I just started to learn how to quantise Dirac field. Meanwhile, as we can write the Dirac equation in terms of gamma matrices :

$$(i\hbar\gamma^\mu\partial_\mu - m)\psi = 0$$ where $\gamma_\mu$ matrices obey Clifford algebra $$\{\gamma^\mu,\gamma^\nu\} = \eta^{\mu\nu}$$

Now I just came across that the adjoint of the gamma matrices can be written as :

$$\gamma^{\mu\dagger} = \gamma^0\gamma^\mu\gamma^0$$ I already checked this question, but it doesn't suggest a way to prove it in a representation independent manner. Also the Wikipedia page suggests that gamma matrices are chosen such that they satisfy the above relations, since they are arbitrary upto a similarity transformation.

So is that the way this identity comes, or is there something else ?

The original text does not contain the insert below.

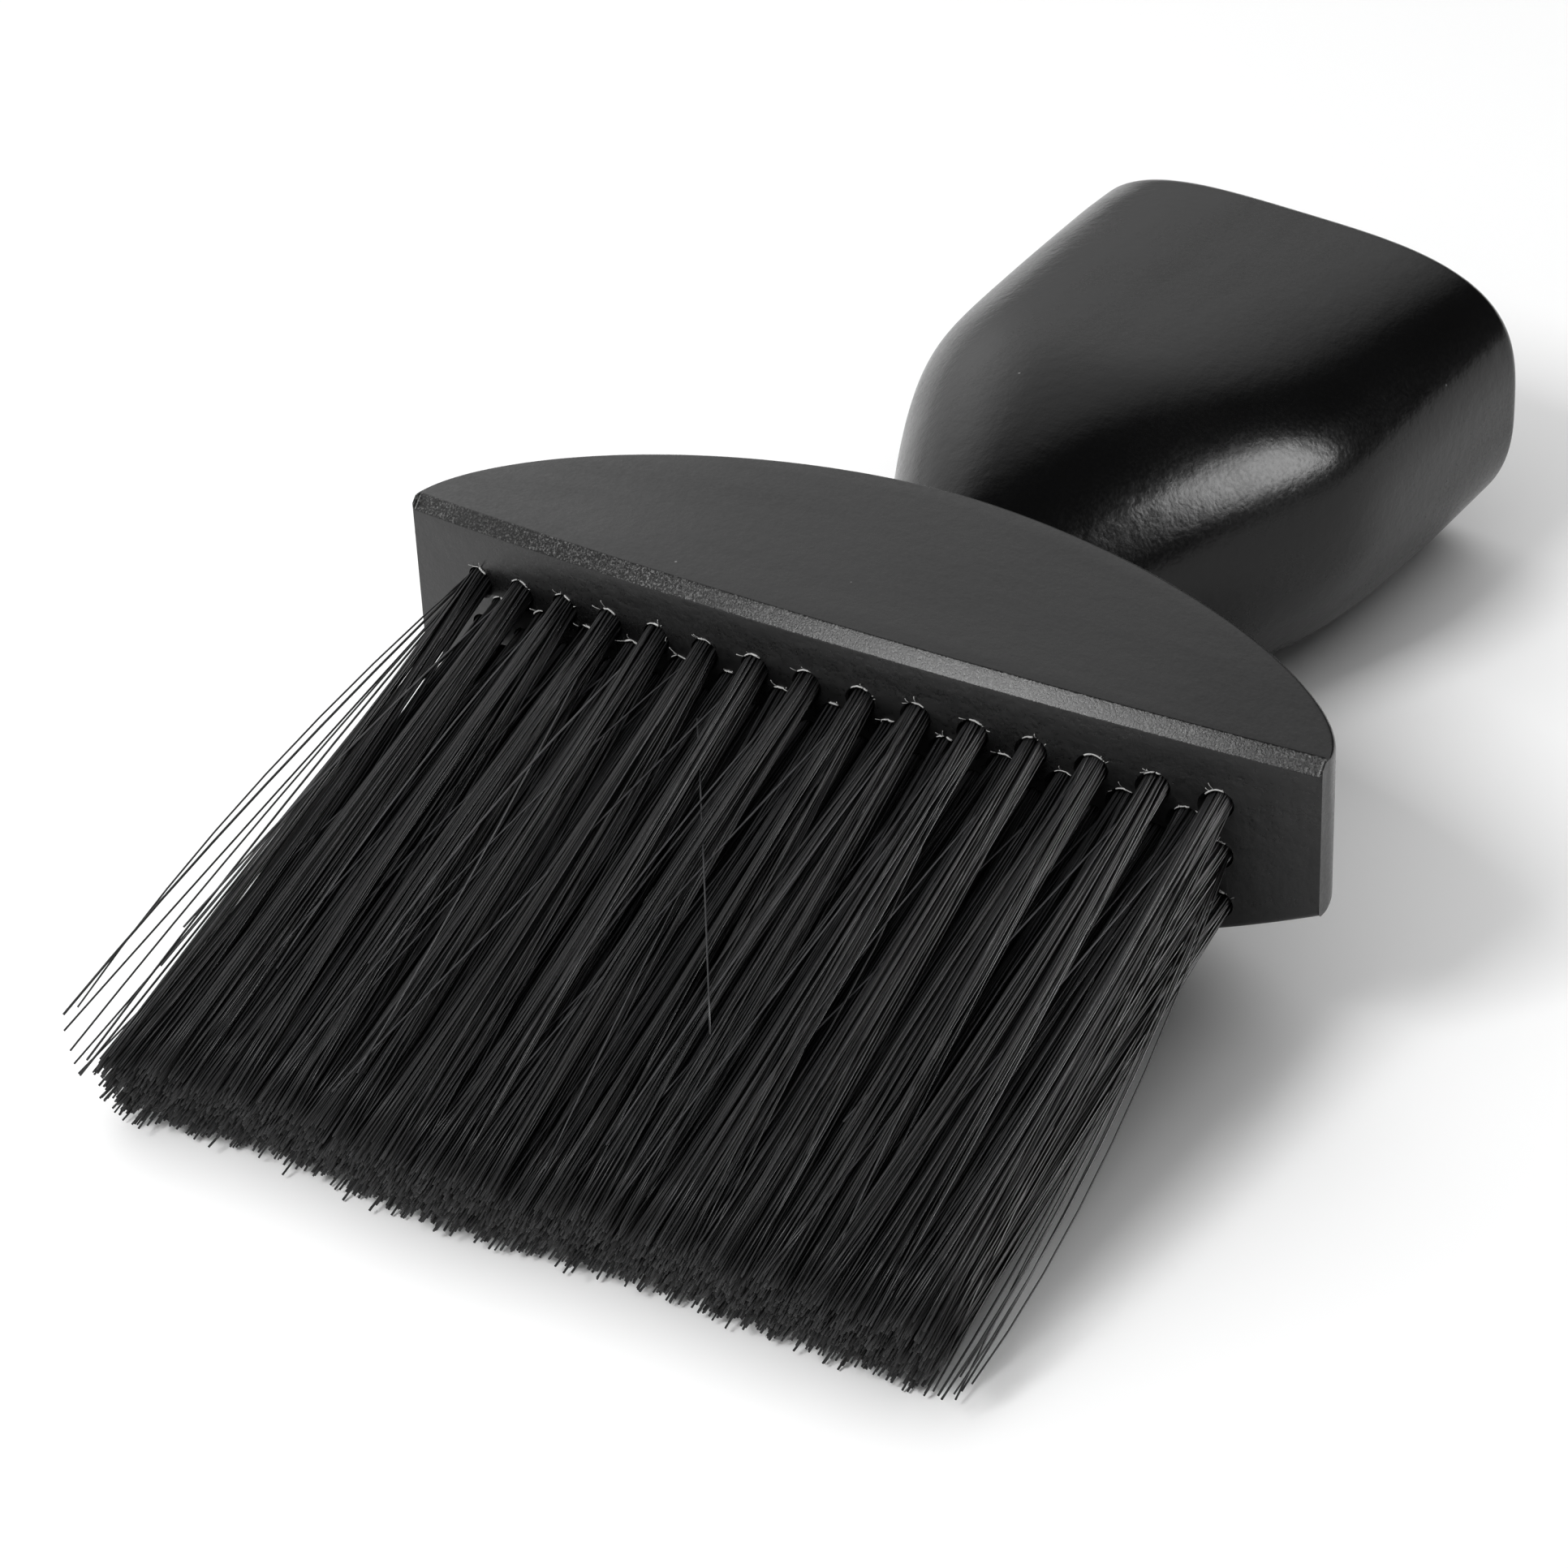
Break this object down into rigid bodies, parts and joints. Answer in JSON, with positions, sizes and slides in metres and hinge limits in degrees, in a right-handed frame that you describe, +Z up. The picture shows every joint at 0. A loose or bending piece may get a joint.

• – Emilio Pisanty Feb 7 '14 at 12:04
• Thanks ! So this is true because that these relations satisfy the commutation relation in the {+---} notation, right ? – user35952 Feb 7 '14 at 12:07
• It's not clear exactly what you mean by "prove it in a representation independent manner". What are you prepared to take as hypotheses? It's important to note that the anticommutation properties alone are not enough to prove that formula, because they have no relation at all to any inner product (and thus adjointness) structure. You need some additional structure, such as unitarity of a representation, to be able to prove it at all. The proof will then depend on what that additional structure is. – Emilio Pisanty Feb 7 '14 at 12:07
• No, that question is ill-defined. See my comments there: #1, #2. – Emilio Pisanty Feb 7 '14 at 12:10

You may use one of representations, then - prove the relation $\gamma_{\mu}^{+} = \gamma_{0}\gamma_{\mu}\gamma_{0}$ in this representation, and finally prove that it is correctly for an arbitrary representation (as I think that you want to see just that).
Here I will use the spinor representation: $$\gamma^{\mu} = \begin{pmatrix} 0 & \sigma^{\mu} \\ \tilde {\sigma}^{\mu} & 0 \end{pmatrix}, \quad \sigma^{\mu} = (\hat {\mathbf E }, \sigma ), \quad \tilde {\sigma}^{\mu} = (\hat {\mathbf E }, -\sigma ).$$ It's not hard to show that in this representation $${\gamma^{\mu}}^{+} = \gamma^{0}\gamma^{\mu}\gamma^{0}. \qquad (1)$$ Then let's introduce the unitary transformation $\Psi \to \hat {U} \Psi, \bar {\Psi} \to \bar {\Psi}\hat {U}^{+}$, which connects spinor and some other basis. Corresponding transformation of the gamma-matrices is $\gamma^{\mu} \to \hat {U}^{+}\gamma^{\mu}\hat {U}$. Lets see how does $(1)$ change under this transformation: $${\gamma^{\mu}}^{+} \to (\hat {U}^{+} \gamma^{\mu} \hat {U})^{+} = \hat {U}^{+} {\gamma^{\mu}}^{+}\hat {U} = \hat {U}^{+} \gamma_{0}\gamma^{\mu}\gamma_{0}\hat {U} = \hat {U}^{+}\gamma_{0} \hat {U} \hat {U}^{+} \gamma^{\mu}\hat {U} \hat {U}^{+}\gamma^{0}\hat {U}=$$ $$=\tilde {\gamma}^{0}\tilde {\gamma}^{\mu}\tilde {\gamma}^{0}.$$